J'ai donc multiplié les observations et les entretiens sur ce thème pour
tenter de comprendre comment se composaient, dans l'esprit de mes hôtes,
les motivations pragmatiques produire son vin à bon compte; les besoins
de sociabilité disposer d'une boisson spécialement prisée pour les consommations
festives; les investissements symboliques : car le vin est sacralisé par
l'usage qu'en fait la liturgie de l'église. Mais nous étions alors, mes
hôtes et moi, dans une situation déterminée par le régime politique de l'époque,
qui valorisait le travail en coopérative par rapport au travail familial
dans les vergers privés.

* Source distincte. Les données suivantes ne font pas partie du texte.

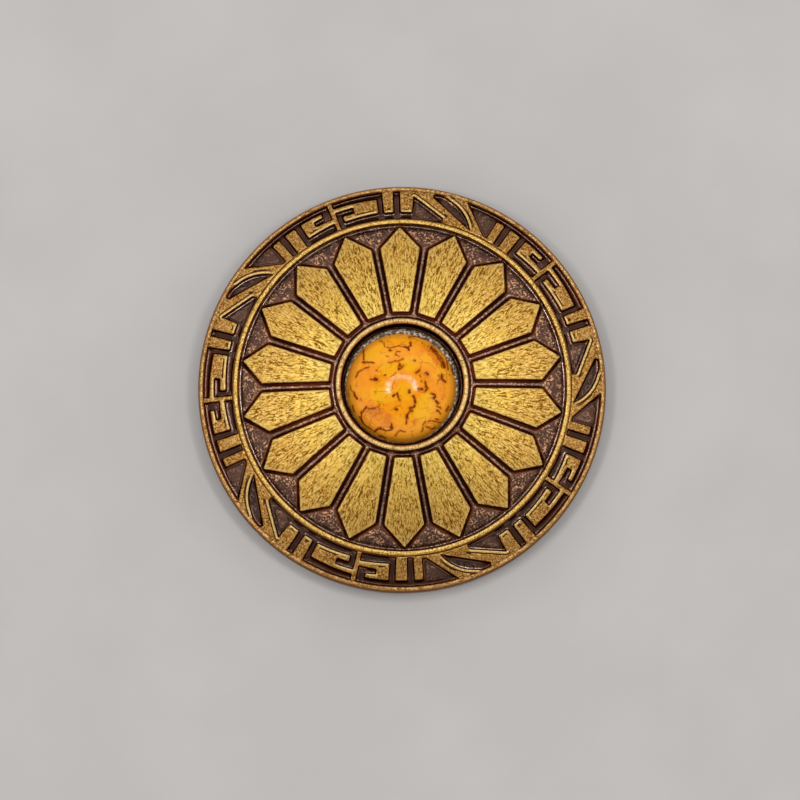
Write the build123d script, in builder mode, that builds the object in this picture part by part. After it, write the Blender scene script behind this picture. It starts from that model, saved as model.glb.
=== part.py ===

Je ne pouvais esquisser une interprétation d'après
les motivations pragmatiques plutôt que d'après les investissements symboliques,
sans passer, aux yeux de certains de mes hôtes, pour quelqu'un qui partage
les idéaux et valeurs du régime. Si j'ébauchais une interprétation différente,
insistant par exemple sur la réponse aux besoins de sociabilité plutôt qu'aux
motivations pragmatiques, je risquais de paraître critiquer implicitement
le régime, ses idéaux et ses valeurs, pour son incapacité à formuler des
modes nouveaux d'exercice de la sociabilité. Pour progresser dans ma quête
d'informations sur la culture de la vigne, j'avais donc à prendre position
moi-même, chaque fois avec chacun de mes interlocuteurs, sur la situation
qui déterminait notre rapport. Ainsi arrive-t-il qu'en dépendant de la situation
du collecteur, le recueil des données, si rigoureusement contrôlé soit-il
pour les validations ultérieures, dépend aussi de l'ordre de succession
des observations et des entretiens. C'est dire combien la collecte, dans
ses résultats, totalise l'histoire de la collecte, combien elle fait corps,
en définitive, avec les épisodes du séjour du collecteur sur le terrain;
que dis-je, avec le cours de son existence même, " ici " et " ailleurs ".